By:Kim Stanley Robinson


“I don’t remember.”

“Well, you were, but Frank had already left. So I saw him, and went back out and told the others it was true. Even the Ahad were shocked, I am sure of that— Nasir, Ageyl, Abdullah. . . .”

“Yes,” Nazik said.

“But el-Hayil and Rashid Abou, and Buland Besseisso, were not there with us. And we were back at the residence facing Hajr el-kra Meshab when there was a very hard knocking at the door, and when we opened it el-Hayil fell into the room. He was already very sick, sweating and trying to vomit, and his skin all flushed and blotchy. His throat had swollen and he could barely talk. We helped him into the bathroom and saw he was choking on vomit. We called Yussuf in, and were trying to get Selim out to the clinic in our caravan when he stopped us. ‘They have killed me,’ he said. We asked him what he meant, and he said, ‘Chalmers.’ ”

“He said that?” Maya demanded.

“I said, ‘Who did this?’ and he said, ‘Chalmers.’ ”

As if from a great distance Maya heard Nazik say, “But there was more.”

Zeyk nodded. “I said, ‘What do you mean?’ and he said, ‘Chalmers has killed me. Chalmers and Boone.’ He was choking it out word by word. He said, ‘We planned to kill Boone.’ Nazik and I groaned to hear this, and Selim seized me by the arm.” Zeyk reached out with both hands and clutched an invisible arm. “ ’He was going to kick us off Mars.’ He said this in such a way— I will never forget it. He truly believed it. That Boone was somehow going to kick us off Mars!” He shook his head, still incredulous.

“What happened then?”

“He—” Zeyk opened his hands. “He had a seizure. He held his throat first, then all his muscles—” He clenched his fists again. “He seized up and stopped breathing. We tried to get him breathing, but he never did. I didn’t know— tracheotomy? Artificial respiration? Antihistamines?” He shrugged. “He died in my arms.”

There was a long silence as Maya watched Zeyk remembering.

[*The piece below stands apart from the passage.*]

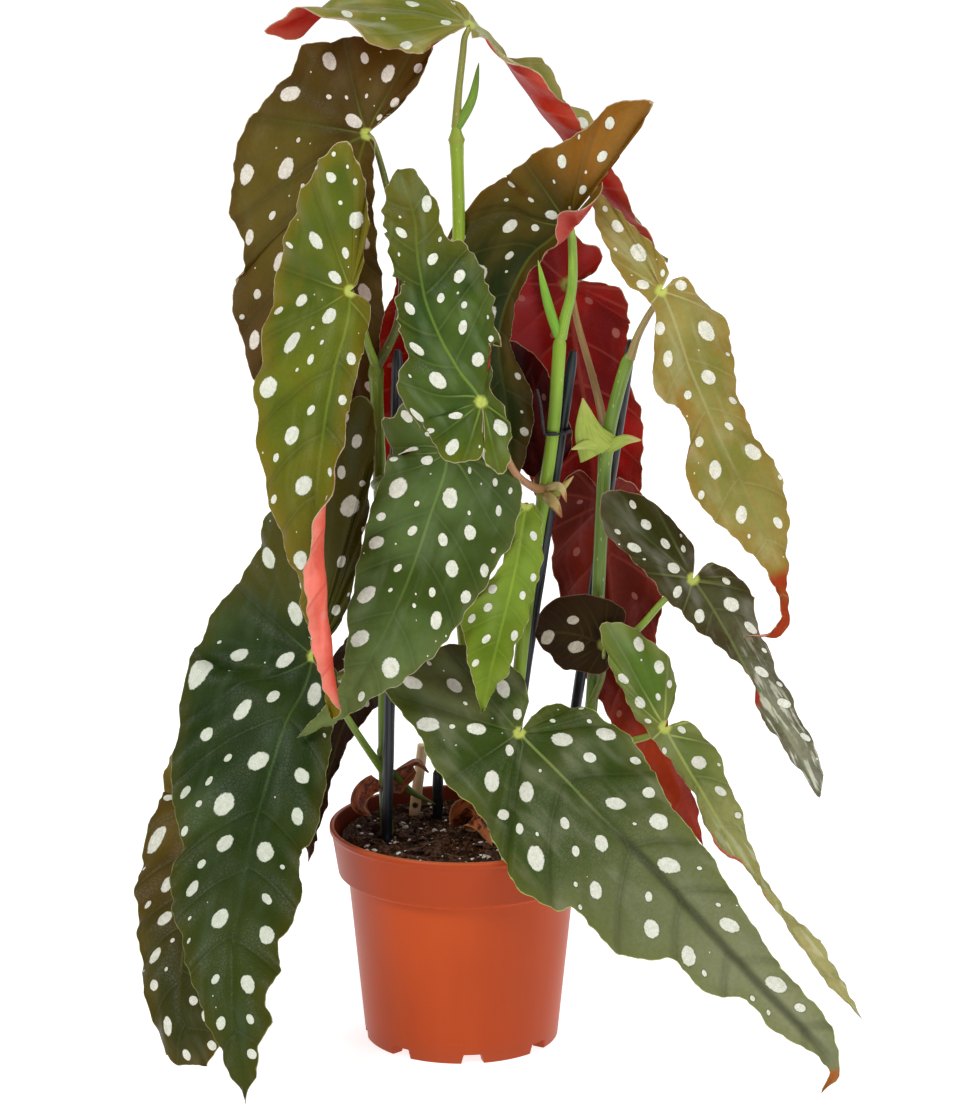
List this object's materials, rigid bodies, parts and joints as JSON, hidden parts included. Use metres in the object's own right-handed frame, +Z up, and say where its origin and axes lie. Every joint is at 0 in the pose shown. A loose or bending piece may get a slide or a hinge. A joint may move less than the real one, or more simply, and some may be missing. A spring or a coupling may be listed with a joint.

It had been half a century since that night in Nicosia, and Zeyk had been old at the time.

“I’m surprised how well you remember,” she said. “My own memory, even of nights like that . . .”

“I remember everything,” Zeyk said gloomily.

“He has the opposite problem to everyone else,” Nazik said, watching her husband. “He remembers too much. He does not sleep well.”

“Hmph.” Maya considered it. “What about the other two?”

Zeyk’s mouth pursed. “I can’t say for sure. Nazik and I spent the rest of that night dealing with Selim. There was an argument about what to do with his body. Whether to take it out to the caravan and then hide what had happened, or to get the authorities in immediately.”

Or to go to the authorities with a lone dead assassin, Maya thought, watching Zeyk’s guarded expression. Perhaps that had been argued as well. He was not telling the story in the same way. “I don’t know what really happened to them. I never found out. There were a lot of Ahad and Fetah in town that night, and Yussuf heard what Selim had said. So it could have been their enemies, their friends, themselves. They died later that night, in a room in the medina. Coagulants.”

Zeyk shrugged.

Another silence. Zeyk sighed, refilled his cup. Nazik and Maya refused.

“But you see,” Zeyk said, “that is just the start. That’s what we saw, what we could tell you for sure. After that, whew!” He made a face. “Arguments, speculation— conspiracy theories of all kind. The usual thing, right? No one is ever simply assassinated anymore. Ever since your Kennedys, it is always a matter of how many stories you can invent to explain the same body of facts. That is the great pleasure of conspiracy theory— not explanation, but narrative. It is like Scheherazade.”

“You don’t believe in any of them?” Maya asked, feeling suddenly hopeless.

“No. I have no reason to. The Ahad and Fetah were in conflict, I know that. Frank and Selim were connected somehow. How that affected Nicosia— whether it did—” He blew out a breath. “I don’t know, and I don’t see how one could know. The past . . . Allah forgive me, the past seems a sort of demon, here to torture my nights.”

“I’m sorry.” Maya stood. The brilliant little chamber suddenly seemed cramped and florid. Catching a glimpse of the evening stars in a window, she said, “I’m going to go for a walk.”

Zeyk and Nazik nodded, and Nazik helped her get her helmet on. “Don’t be long,” she said.